Kurchatov scientists discovered a fatal flaw in the Microsoft software donated to them by the Los Alamos
National Laboratory. This same software has been the backbone of America's nuclear materials control
system for years. The Russians found that over time, as the computer program is used, some files become
invisible and inaccessible to the nuclear accountants using the system, even though the data still exist in
netherworld of the database. Any insider who understood the software could exploit this flaw by tracking the
"disappeared" files and then physically diverting, for a profit, the materials themselves.
After investigating the problem for many months, the Russians came to believe that it posed a grave danger
and suspended further use of the software in Russia's accounting system. By their calculations, an enormous
amount of Russia's nuclear material - the equivalent of many thousands of nuclear bombs - would disappear
from their accounting records if Russia were to use the flawed U.S. software program for 10 years.

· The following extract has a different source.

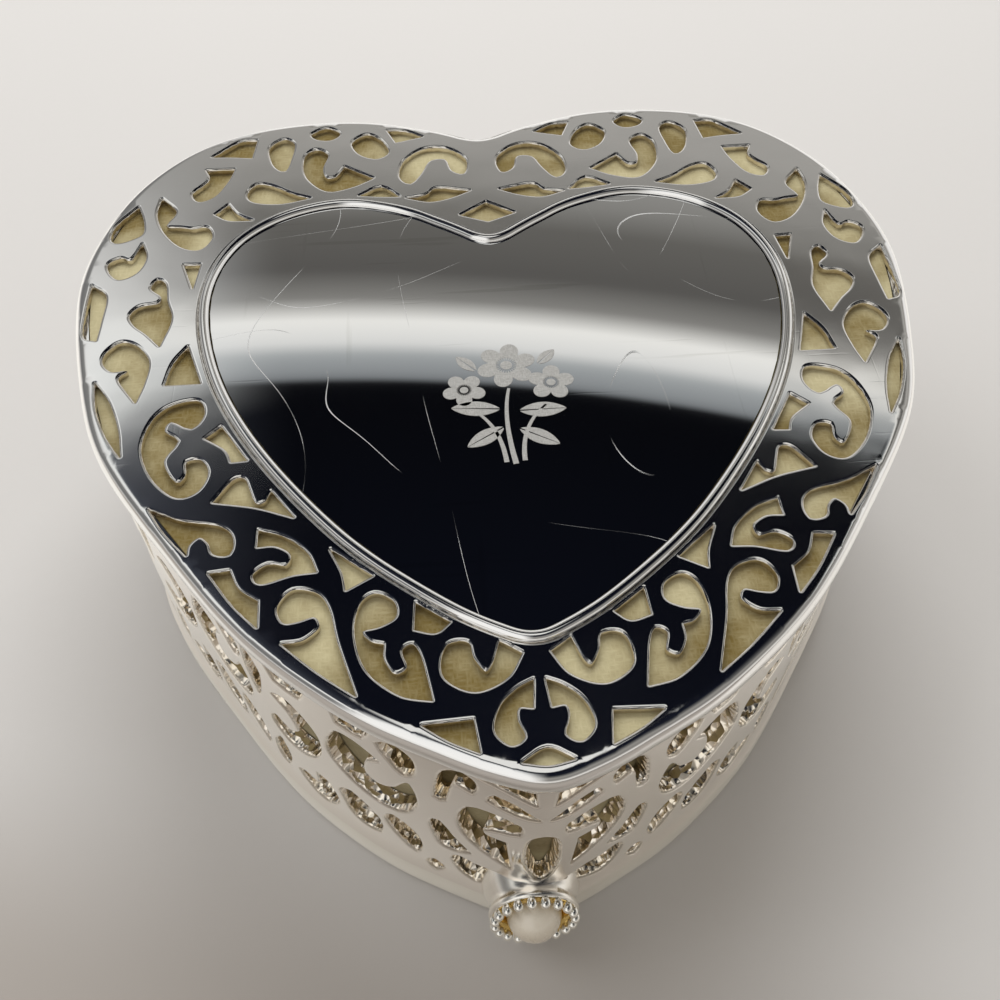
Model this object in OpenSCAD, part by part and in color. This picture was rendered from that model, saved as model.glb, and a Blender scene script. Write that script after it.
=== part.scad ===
// Heart-shaped wind-up musical jewellery box: a pierced cast lid and wall in silver plate,
// a mirror plaque, a pearl set at the tip, a lined compartment and a comb-and-cylinder movement.
// +Z is up, the tip of the heart points to -Y, and the origin is under the middle of the box.
// Millimetres.

/* [Lid] */
// Width of the lid across its lobes
lid_w = 103.6; // [100:0.4:112]
// Length of the lid from its tip to the back of its lobes
lid_l = 102.8; // [100:0.4:112]
// Height of the closed box, from the table to the top of the lid
box_h = 41.5; // [41:0.5:48]
// Height of the lid's solid rim
lid_rim_h = 2.6; // [2.2:0.1:3.4]
// Width of the lid's solid rim
lid_rim_w = 1.6; // [1.2:0.1:1.8]
// Thickness of the pierced plate inside the rim
lid_plate_t = 0.9; // [0.7:0.1:1.2]
// Gap between the closed lid and the wall
lid_gap = 0.3; // [0.2:0.05:0.4]
// Thickness of the fabric-covered board that backs the pierced plate
lid_lining_t = 0.8; // [0.6:0.1:1]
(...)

Then, in early 2000, they did something they didn't have to do: They warned the United States, believing that
an analogous risk must exist in the U.S. system. Although neither Los Alamos nor the U.S. Department of
Energy has publicly acknowledged the possibility that innumerable files on American nuclear materials might
have disappeared, the Russian warning caused shock waves at the highest levels of the Energy Department.
Unlike the Russians, who did not throw away their manual records of their nuclear stockpile - the infamous
shoe box and hand-receipt system that U.S. assistance was intended to supersede - the United States has
long since discarded its old written records. To reconstruct a reliably accurate accounting record, the Energy
Department may need to inspect all of America's nuclear materials - a huge task that could cost more than
$1 billion and still might not detect the diversion of some material, should it have occurred.
The importance of the goodwill and trust that had grown up between American and Russian nuclear experts
over years of working together in this area is clear. When the Russian scientists first discovered the
computer flaw, the initial reaction in some high-level Moscow circles was to suspect an American Trojan
horse, a bug planted deliberately to undermine Russian security. After complaints by their Russian
counterparts, scientists at Los Alamos suggested that the Russian scientists instead use a later version of
the same program. Kurchatov then discovered the upgraded program not only contained the same bug (though
much less virulent) but also had a critical security flaw that would allow easy access to the sensitive nuclear
database by hackers or unauthorized personnel.
But trust overrode suspicion. The Russians concluded that the glitches were innocent errors, not devious
traps. Thus, they feared the U.S. database, unbeknown to Americans, was not only prone to lose track of
nuclear materials but was also accessible to unauthorized users. Russia reported both problems to Los
Alamos, which subsequently verified the defects, as did Microsoft. Though a fix remains elusive, Kurchatov
scientists also have shared a partial repair they developed.
This Russian feedback may be causing American embarrassment - U.S. officials apparently have tried to
muzzle the Russians and censor their scientific papers on the fiasco - but it surely represents a high return
on the American investment in Russian nuclear security. The lesson is that nuclear cooperation is a two-way
street, is paying off and deserves continuing support.